I was christened Barbara Ruth that summer. Barbara after my mother's sister, and Dad chose Ruth "just because". They liked the sound of Barbara Ruth better than Ruth Barbara, but wanted to call me Ruth. So I have never gone by Barbara in 46 years. (And don't even try it. Or Babs. Or Barbie.)
|That's me in the bow, at the ripe age of 13. Dad took|
me on a white-water canoeing trip in Northern
Quebec. One of the best memories Dad and I share.
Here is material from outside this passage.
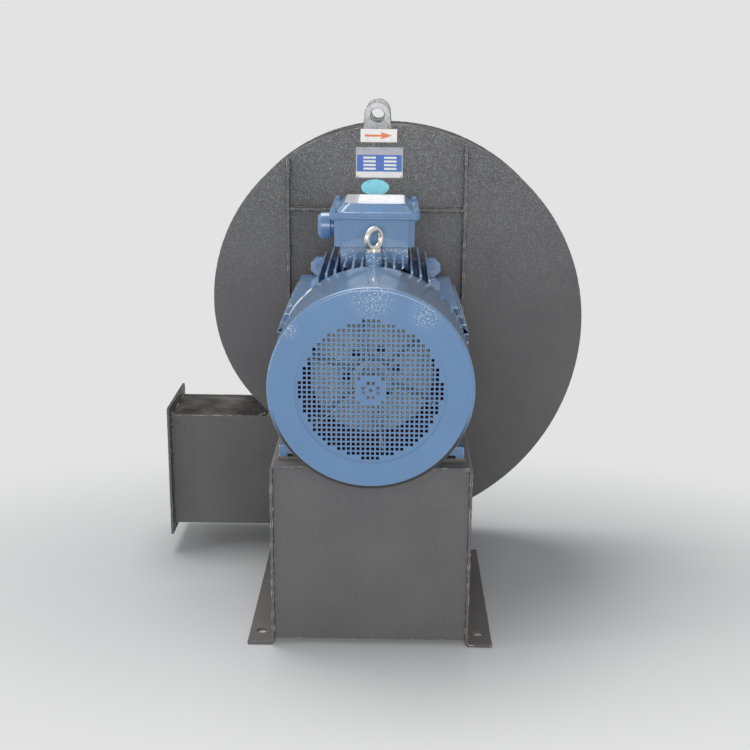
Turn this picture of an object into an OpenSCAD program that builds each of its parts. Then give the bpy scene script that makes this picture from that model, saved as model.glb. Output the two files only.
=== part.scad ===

Who knows how things would have turned out if I was indeed born William David. All I can tell you is that as the youngest of four daughters you can imagine that I was (and still am) pretty spoiled. Sure - as a girl I learned the domestic arts. I'm a decent cook, better-than-average baker, and so-so house keeper. I learned to knit and sew and crochet (and realized quickly that those things are not my forte), read music and play the piano. I can iron (but prefer not to), polish windows with newspaper, and clean silver with baking soda and tinfoil. But I also learned how to use a hammer, level a concrete walkway, cane seats in an antique chair, refinish furniture, paint a room, pitch a tent, portage a canoe, and roast corn over a fire. I grew up in a house full of love, laughter, and song. I can sing hymns and folk songs, show tunes and 30s ballads. I know how to read a star guide and find the north pole, the difference between a loon and a merganser, and how to tell the call of a cardinal and a whippoorwill.
I've never been a big fan of my birthday. I love when people remember, and I am certainly fond of a good ice cream cake. But really, it's a day to ask my parents what they remember about that day, and to say, "thank you" for the 46th time.